Dataset rows:
________________
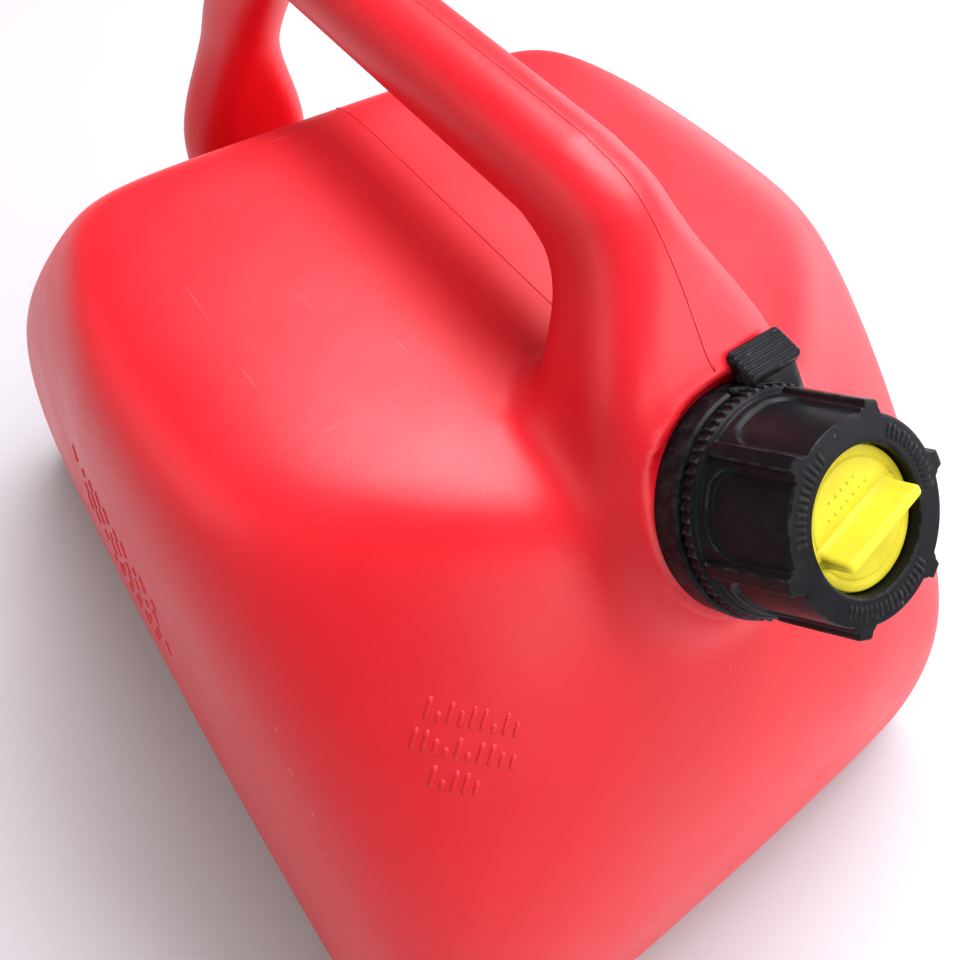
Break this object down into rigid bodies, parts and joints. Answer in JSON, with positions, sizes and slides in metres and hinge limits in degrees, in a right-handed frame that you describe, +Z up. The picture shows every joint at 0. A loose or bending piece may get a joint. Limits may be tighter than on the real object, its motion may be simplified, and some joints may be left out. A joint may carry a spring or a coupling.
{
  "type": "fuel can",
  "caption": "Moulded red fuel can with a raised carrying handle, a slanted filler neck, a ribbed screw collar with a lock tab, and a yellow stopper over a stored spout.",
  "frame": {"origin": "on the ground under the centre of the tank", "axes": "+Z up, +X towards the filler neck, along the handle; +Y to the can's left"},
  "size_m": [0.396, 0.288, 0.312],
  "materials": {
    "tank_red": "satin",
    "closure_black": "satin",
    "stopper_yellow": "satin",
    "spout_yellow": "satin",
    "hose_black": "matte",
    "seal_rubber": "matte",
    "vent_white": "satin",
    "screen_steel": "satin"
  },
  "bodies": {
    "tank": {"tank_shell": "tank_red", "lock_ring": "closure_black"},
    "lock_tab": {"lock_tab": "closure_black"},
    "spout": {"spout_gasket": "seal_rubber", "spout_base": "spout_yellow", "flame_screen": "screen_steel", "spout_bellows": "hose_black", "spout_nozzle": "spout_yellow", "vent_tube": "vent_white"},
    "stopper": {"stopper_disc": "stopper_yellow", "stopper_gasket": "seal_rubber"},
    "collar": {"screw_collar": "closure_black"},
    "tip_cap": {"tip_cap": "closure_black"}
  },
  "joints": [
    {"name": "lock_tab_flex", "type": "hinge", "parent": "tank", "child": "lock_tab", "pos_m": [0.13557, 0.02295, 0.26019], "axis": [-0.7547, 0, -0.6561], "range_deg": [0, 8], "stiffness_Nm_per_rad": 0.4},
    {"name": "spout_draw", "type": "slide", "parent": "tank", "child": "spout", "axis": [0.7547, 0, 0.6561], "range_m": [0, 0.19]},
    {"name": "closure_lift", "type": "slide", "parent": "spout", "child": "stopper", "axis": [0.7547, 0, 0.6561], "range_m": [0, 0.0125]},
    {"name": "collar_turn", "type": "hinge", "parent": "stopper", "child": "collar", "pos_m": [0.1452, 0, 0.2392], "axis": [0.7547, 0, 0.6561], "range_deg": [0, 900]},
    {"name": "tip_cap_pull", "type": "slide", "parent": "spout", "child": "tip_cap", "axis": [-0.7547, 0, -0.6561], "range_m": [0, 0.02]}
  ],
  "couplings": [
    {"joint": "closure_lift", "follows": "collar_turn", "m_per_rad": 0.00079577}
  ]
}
________________
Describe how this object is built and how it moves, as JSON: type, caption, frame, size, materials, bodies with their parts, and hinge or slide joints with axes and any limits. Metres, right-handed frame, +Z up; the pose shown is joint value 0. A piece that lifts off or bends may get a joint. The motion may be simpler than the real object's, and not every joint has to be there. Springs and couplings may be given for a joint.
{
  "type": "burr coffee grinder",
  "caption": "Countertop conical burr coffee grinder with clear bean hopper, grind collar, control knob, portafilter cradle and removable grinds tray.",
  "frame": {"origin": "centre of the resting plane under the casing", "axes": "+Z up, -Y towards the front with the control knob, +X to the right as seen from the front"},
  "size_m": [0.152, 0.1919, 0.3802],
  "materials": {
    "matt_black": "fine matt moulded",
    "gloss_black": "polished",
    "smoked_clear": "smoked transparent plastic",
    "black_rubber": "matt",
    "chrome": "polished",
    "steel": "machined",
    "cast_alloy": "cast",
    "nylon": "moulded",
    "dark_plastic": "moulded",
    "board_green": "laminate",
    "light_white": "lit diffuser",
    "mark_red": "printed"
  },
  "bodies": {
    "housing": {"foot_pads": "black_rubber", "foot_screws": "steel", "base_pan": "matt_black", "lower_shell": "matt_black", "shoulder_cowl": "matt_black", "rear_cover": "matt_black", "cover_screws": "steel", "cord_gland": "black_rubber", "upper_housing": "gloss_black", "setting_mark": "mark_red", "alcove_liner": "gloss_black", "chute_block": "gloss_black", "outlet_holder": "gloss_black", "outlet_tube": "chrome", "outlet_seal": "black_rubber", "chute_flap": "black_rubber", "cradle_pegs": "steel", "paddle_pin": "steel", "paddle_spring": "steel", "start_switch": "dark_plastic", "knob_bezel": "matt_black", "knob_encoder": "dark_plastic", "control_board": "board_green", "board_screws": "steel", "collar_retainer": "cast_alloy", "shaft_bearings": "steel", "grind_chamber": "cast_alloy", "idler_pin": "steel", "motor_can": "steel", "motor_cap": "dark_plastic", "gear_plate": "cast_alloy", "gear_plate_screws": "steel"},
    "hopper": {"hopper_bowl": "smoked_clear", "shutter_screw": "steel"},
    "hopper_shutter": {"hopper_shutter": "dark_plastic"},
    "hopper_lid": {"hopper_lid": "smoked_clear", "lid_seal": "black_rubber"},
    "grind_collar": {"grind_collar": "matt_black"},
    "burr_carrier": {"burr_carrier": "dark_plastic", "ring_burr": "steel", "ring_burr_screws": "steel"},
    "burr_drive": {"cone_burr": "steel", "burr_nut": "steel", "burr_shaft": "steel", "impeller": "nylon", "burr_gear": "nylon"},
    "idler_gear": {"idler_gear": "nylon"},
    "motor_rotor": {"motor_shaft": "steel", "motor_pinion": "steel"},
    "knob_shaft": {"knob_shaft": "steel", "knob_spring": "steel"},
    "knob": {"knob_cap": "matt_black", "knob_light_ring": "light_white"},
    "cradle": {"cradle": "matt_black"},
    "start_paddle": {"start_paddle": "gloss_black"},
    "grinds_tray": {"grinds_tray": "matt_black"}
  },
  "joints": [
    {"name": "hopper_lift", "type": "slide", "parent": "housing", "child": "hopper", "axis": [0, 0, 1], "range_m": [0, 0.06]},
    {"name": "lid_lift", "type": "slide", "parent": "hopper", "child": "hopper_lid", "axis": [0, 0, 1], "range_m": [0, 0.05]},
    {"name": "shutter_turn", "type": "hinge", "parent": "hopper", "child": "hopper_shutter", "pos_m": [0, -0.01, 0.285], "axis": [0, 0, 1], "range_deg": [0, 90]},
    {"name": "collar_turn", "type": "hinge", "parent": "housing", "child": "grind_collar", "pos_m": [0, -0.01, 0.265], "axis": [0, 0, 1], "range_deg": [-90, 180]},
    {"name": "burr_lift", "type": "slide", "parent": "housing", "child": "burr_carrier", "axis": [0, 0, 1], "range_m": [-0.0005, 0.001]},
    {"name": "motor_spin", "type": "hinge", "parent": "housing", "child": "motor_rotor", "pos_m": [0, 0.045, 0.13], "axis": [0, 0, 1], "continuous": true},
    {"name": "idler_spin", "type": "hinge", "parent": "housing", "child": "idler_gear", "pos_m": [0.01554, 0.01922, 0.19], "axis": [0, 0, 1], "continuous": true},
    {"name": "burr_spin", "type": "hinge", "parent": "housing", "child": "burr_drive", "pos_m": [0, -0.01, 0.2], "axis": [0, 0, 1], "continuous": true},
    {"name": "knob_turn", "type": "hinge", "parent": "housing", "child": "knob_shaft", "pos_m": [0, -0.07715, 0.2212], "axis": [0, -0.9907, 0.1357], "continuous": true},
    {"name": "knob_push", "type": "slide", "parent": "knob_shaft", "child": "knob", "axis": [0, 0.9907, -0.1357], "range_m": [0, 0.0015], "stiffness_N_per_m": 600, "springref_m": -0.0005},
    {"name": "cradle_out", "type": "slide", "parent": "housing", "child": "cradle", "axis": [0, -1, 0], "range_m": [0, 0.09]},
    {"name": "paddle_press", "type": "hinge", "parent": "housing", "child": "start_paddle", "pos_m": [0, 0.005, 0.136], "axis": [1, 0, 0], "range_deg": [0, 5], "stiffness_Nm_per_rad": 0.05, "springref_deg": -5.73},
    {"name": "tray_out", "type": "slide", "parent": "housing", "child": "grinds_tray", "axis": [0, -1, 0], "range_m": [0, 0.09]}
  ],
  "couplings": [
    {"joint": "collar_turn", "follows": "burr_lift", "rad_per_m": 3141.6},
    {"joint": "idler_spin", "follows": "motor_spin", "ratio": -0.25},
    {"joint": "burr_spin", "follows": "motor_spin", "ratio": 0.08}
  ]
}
________________
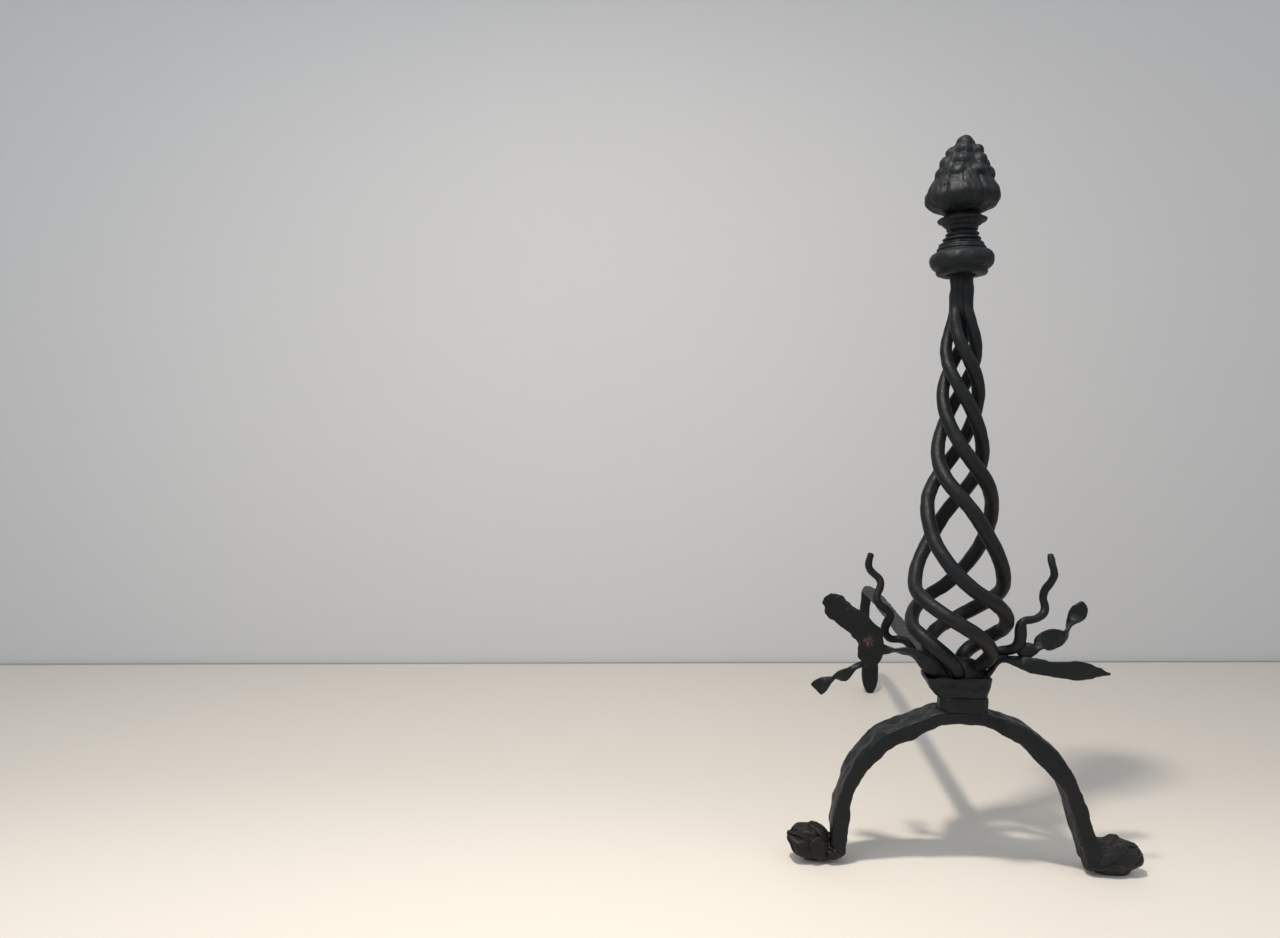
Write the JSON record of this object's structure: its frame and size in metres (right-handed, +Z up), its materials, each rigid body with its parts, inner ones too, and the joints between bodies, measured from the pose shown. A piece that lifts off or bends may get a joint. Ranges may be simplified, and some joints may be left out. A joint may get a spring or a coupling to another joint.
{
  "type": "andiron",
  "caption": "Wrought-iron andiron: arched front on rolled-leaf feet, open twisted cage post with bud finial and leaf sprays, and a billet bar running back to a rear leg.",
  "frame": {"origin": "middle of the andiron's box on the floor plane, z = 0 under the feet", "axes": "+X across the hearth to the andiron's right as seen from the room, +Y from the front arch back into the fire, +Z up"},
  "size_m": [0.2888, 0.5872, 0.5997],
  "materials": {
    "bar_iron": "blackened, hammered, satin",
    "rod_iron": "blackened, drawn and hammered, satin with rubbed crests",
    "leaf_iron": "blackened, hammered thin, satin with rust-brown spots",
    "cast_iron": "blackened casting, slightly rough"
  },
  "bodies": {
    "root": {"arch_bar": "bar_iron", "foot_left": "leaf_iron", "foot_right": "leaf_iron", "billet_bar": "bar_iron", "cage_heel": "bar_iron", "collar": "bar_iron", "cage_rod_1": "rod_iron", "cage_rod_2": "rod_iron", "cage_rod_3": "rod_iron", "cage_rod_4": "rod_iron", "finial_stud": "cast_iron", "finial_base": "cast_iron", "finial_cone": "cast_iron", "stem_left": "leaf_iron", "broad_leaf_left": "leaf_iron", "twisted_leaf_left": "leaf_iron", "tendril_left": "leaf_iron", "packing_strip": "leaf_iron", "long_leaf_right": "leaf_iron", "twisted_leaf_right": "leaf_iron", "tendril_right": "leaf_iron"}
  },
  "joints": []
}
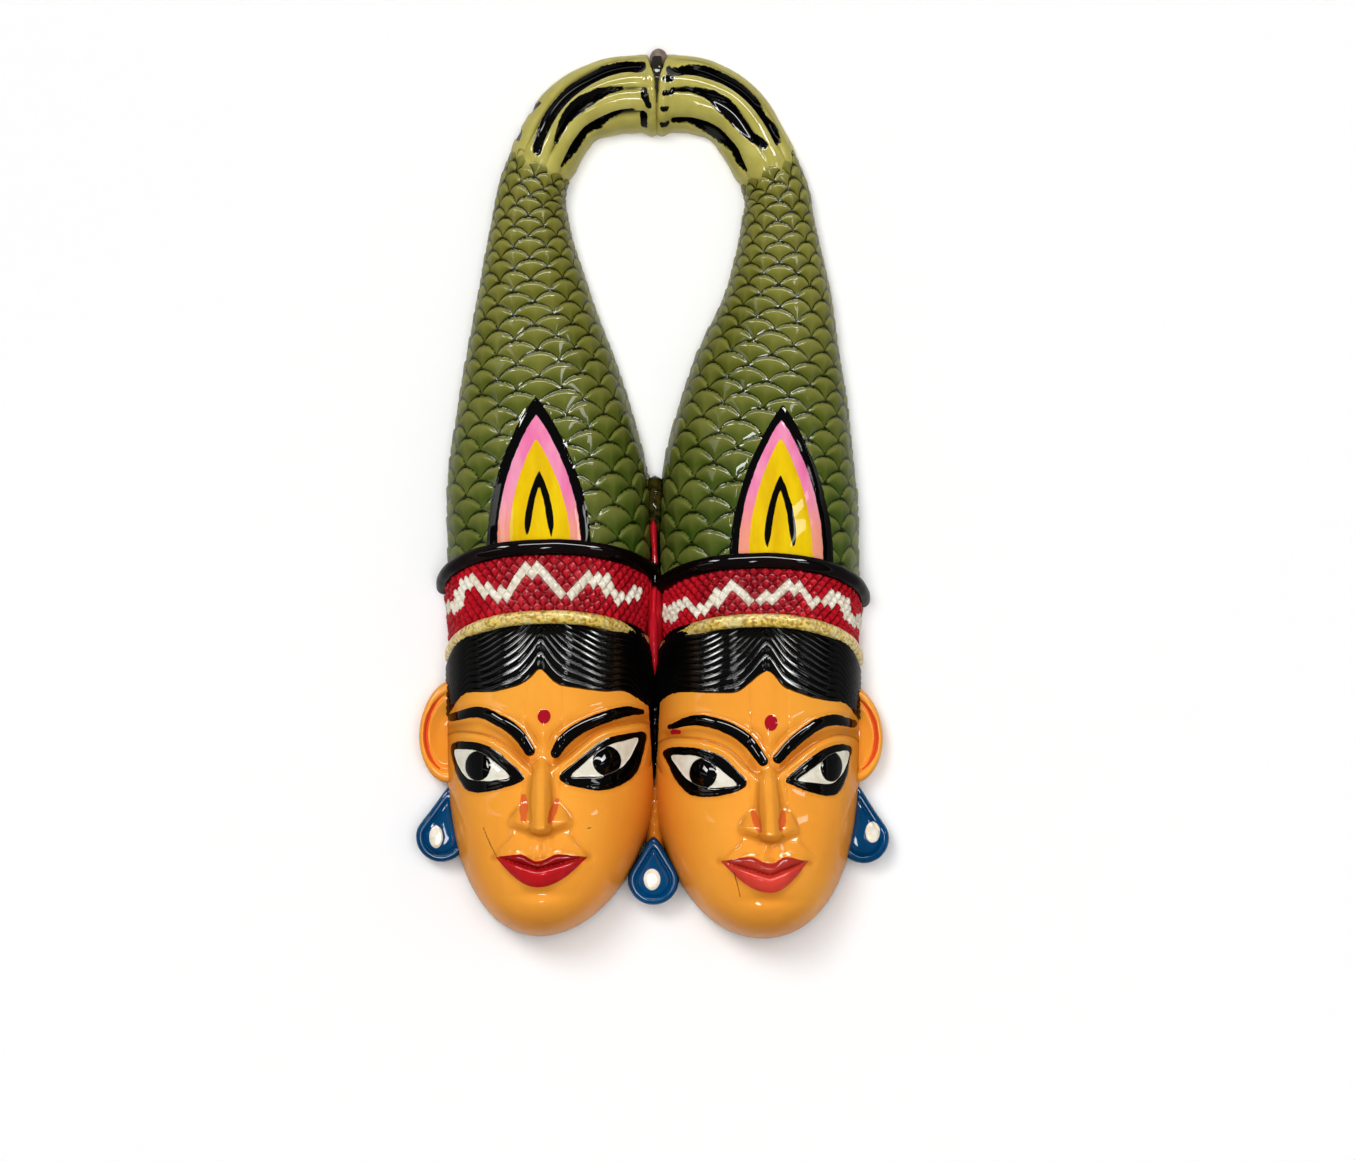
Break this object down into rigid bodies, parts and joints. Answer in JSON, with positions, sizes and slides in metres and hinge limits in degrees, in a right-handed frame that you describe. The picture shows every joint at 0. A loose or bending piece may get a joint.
________________
**Exercise prompt:** Identify the lines above with the word "shown". Copy them.

**Worked solution:**
Describe how this object is built and how it moves, as JSON: type, caption, frame, size, materials, bodies with their parts, and hinge or slide joints with axes and any limits. Metres, right-handed frame, +Z up; the pose shown is joint value 0. A piece that lifts off or bends may get a joint. The motion may be simpler than the real object's, and not every joint has to be there. Springs and couplings may be given for a joint.
Write the JSON record of this object's structure: its frame and size in metres (right-handed, +Z up), its materials, each rigid body with its parts, inner ones too, and the joints between bodies, measured from the pose shown. A piece that lifts off or bends may get a joint. Ranges may be simplified, and some joints may be left out. A joint may get a spring or a coupling to another joint.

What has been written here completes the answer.